Vraagt u zich wel eens af wat dat nu weer voor een wilde plant of onkruid is, in de tuin of de berm of ergens tussen het gras in het park in Nieuwegein? Of wat dat voor een paddenstoel is? Of wat daar nu weer kruipt of vliegt, soms zelfs in huis?
De Nieuwegeinse natuurliefhebber Udo Tenge beschrijft iedere week een plantje, zwammetje of beestje dat u ergens kunt tegenkomen. Ook heeft hij een eigen website. Vraagt u zich wel eens af wat dat nu weer voor een wilde plant of onkruid is, in de tuin of de berm of ergens tussen het gras in het park in Nieuwegein? Of wat dat voor een paddenstoel is? Of wat daar nu weer kruipt of vliegt, soms zelfs in huis?
‘Mensen kunnen behoorlijk dazen, maar dazen (vliegensoort) kunnen het beter, deze week over vliegen en muggen’ aldus Udo.

Udo: ‘Vliegen en muggen zijn, heel in de verte, familie van elkaar. Het kenmerk wordt gevormd door de vleugels: ze hebben er twee. Andere vliegende insecten hebben er 4, tenzij ze schildjes op hun rug hebben zoals lieveheerbeestjes. Vliegen en muggen zijn de meest bekende en vaak gehate insecten van moeder Aarde. Ze komen voor van pool tot pool. Bijvoorbeeld steekmuggen komen ‘s zomers in grote aantallen voor tot in Lapland.’

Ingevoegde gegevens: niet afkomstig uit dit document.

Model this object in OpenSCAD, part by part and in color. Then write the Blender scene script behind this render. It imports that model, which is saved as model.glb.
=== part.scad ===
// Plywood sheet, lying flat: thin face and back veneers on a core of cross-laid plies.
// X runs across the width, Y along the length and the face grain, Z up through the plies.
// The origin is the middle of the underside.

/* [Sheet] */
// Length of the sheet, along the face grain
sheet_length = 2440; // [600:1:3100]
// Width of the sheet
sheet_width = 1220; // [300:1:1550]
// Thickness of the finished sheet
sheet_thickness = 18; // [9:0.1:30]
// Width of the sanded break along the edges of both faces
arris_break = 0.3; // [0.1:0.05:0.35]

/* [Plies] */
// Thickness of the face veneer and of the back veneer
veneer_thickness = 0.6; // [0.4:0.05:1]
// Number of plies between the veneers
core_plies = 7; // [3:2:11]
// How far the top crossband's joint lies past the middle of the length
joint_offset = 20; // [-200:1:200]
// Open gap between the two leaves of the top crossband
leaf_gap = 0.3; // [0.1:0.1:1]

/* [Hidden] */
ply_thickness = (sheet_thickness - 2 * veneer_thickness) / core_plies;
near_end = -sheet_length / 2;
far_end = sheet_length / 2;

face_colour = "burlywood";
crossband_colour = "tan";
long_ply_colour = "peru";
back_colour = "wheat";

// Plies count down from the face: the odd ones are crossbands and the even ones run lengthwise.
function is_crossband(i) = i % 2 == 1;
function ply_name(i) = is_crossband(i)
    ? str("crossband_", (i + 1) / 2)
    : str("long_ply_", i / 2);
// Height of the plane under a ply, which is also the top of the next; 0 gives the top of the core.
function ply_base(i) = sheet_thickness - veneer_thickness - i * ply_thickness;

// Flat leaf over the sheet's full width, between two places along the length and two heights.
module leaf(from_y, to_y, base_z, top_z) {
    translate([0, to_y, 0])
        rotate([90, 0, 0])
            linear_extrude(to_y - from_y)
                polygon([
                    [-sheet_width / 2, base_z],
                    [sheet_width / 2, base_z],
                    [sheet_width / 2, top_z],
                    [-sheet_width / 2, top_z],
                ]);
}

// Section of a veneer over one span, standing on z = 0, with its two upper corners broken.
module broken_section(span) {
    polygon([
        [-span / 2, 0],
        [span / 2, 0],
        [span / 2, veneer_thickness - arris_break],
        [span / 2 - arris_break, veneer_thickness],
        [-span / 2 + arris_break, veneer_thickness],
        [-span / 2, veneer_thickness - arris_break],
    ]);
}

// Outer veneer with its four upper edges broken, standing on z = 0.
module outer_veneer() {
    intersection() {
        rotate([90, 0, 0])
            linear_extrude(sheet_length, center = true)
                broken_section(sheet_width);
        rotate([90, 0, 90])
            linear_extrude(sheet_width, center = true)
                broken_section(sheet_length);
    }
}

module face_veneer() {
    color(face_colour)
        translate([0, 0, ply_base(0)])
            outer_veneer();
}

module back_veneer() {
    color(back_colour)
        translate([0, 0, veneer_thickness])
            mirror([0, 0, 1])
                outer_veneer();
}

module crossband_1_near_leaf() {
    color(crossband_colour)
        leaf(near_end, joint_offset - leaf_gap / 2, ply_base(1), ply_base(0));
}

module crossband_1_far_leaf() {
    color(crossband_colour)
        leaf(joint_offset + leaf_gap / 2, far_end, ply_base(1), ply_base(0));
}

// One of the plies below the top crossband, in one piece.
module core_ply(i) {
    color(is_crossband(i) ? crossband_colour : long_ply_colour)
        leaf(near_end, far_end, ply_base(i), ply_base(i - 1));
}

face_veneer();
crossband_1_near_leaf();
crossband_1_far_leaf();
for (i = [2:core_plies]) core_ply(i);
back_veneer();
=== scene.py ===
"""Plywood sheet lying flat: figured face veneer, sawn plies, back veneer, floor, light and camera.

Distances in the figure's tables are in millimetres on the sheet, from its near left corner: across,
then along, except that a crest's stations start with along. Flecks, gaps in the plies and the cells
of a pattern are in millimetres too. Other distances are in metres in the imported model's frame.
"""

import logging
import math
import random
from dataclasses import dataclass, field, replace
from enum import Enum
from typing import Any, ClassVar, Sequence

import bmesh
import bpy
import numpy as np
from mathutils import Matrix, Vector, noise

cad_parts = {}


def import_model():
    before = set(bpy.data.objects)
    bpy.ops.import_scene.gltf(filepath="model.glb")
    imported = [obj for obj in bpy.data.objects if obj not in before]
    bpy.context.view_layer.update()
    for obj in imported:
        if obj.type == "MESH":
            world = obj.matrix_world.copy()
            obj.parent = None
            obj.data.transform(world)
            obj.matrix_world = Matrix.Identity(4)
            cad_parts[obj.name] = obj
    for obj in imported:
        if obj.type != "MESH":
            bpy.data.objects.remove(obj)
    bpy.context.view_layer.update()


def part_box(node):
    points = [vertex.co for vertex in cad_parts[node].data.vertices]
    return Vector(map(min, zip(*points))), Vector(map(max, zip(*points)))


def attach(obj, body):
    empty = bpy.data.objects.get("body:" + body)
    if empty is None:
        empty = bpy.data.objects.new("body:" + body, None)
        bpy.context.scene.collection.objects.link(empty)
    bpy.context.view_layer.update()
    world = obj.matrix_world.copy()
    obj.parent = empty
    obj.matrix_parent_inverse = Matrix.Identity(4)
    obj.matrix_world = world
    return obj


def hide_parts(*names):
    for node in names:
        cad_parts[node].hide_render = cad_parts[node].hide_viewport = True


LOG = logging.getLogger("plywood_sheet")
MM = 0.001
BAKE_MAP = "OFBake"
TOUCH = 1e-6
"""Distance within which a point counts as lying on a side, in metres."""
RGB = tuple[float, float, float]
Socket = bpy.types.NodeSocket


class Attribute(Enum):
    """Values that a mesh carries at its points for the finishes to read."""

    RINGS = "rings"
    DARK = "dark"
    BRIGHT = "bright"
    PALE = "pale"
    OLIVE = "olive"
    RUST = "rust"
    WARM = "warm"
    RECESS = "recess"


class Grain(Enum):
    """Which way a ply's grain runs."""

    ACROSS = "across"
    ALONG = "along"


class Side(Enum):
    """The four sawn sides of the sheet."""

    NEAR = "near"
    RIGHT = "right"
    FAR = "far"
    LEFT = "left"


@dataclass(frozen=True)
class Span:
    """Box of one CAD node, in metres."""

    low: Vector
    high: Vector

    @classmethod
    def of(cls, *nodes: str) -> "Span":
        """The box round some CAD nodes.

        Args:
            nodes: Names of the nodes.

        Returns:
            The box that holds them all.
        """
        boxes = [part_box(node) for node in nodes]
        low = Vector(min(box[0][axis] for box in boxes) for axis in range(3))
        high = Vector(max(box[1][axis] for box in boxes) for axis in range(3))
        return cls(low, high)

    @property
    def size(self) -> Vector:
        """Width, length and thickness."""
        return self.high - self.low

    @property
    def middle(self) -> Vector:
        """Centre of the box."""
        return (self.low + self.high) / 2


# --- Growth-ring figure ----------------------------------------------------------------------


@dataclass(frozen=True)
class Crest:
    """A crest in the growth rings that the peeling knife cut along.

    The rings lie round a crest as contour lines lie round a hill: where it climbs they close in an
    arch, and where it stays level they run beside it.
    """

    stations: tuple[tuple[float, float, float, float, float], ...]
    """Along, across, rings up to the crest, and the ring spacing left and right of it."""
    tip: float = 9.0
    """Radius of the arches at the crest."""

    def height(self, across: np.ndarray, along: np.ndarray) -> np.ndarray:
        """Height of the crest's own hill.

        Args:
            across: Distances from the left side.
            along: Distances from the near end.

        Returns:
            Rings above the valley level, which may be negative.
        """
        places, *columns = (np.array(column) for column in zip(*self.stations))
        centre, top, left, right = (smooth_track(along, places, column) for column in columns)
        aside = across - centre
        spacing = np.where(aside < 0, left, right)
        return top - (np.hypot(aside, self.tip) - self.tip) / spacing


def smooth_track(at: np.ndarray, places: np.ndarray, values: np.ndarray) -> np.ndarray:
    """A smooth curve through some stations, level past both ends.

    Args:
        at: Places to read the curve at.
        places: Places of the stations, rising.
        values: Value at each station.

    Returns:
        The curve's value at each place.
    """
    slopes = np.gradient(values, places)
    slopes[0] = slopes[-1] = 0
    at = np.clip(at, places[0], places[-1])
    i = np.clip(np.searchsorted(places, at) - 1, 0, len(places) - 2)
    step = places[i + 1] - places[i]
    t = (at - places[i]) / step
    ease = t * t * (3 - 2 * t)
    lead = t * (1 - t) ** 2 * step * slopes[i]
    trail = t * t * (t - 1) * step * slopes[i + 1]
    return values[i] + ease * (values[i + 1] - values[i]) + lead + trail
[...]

‘De grote variatie in geslachten en soorten betekent natuurlijk ook dat je niet gemakkelijk kunt bedenken welke vlieg of mug nu weer zoemend voor het raam rond vliegt. Meer belangrijk is eigenlijk: wat moet je met dat beestje? Dan moet je weten dat vliegen, ook de mooie, de dragers kunnen zijn van niet zo onschuldige bacteriën. En zowel vliegen als muggen kunnen nare ziekten over brengen. In Nederland valt het nog mee, maar in tropische en steeds meer ook in subtropische streken komen vliegen en muggen voor die een bedreiging kunnen vormen voor de gezondheid van mensen en/of dieren.’
‘Heel bekende vliegen worden in Afrika Tse Tse vliegen genoemd. Het zijn meerdere soorten dazen, vliegensoorten die ook in ons klimaat leven en vooral bij vee en wilde dieren nare ziekten kunnen veroorzaken. In Nieuwegein komen in de zomer twee soorten dazen voor die ook mensen belagen, de goudoogdaas en de regendaas. Beide dazen zijn mooi om te zien, dat kan dus ook. Als ze op je hand neerstrijken voel je het nauwelijks. Ze bijten in “no time” een gaatje in je huid en zuigen aan het bloed dat opwelt uit dat wondje. Je kunt ze maar beter platslaan en het wondje desinfecteren. Als ze op een niet zichtbare plaats neerstrijken, bijvoorbeeld in je nek, dan krijg je de kans niet om een pets uit te delen want je voelt het pas “als het kwaad al is geschiedt”.’
‘En wat de schoonheid van die twee dazen betreft: hoe komt het dat juist die twee op mensen gerichte dazen zo mooi zijn, terwijl de grotere en weinig fraaie dazen, zoals de runderdaas, gewoon oerlelijke zespoten zijn? Die ook mensen kunnen bijten? O ja, als mensen dazen slaan ze wartaal uit, maar bijten?’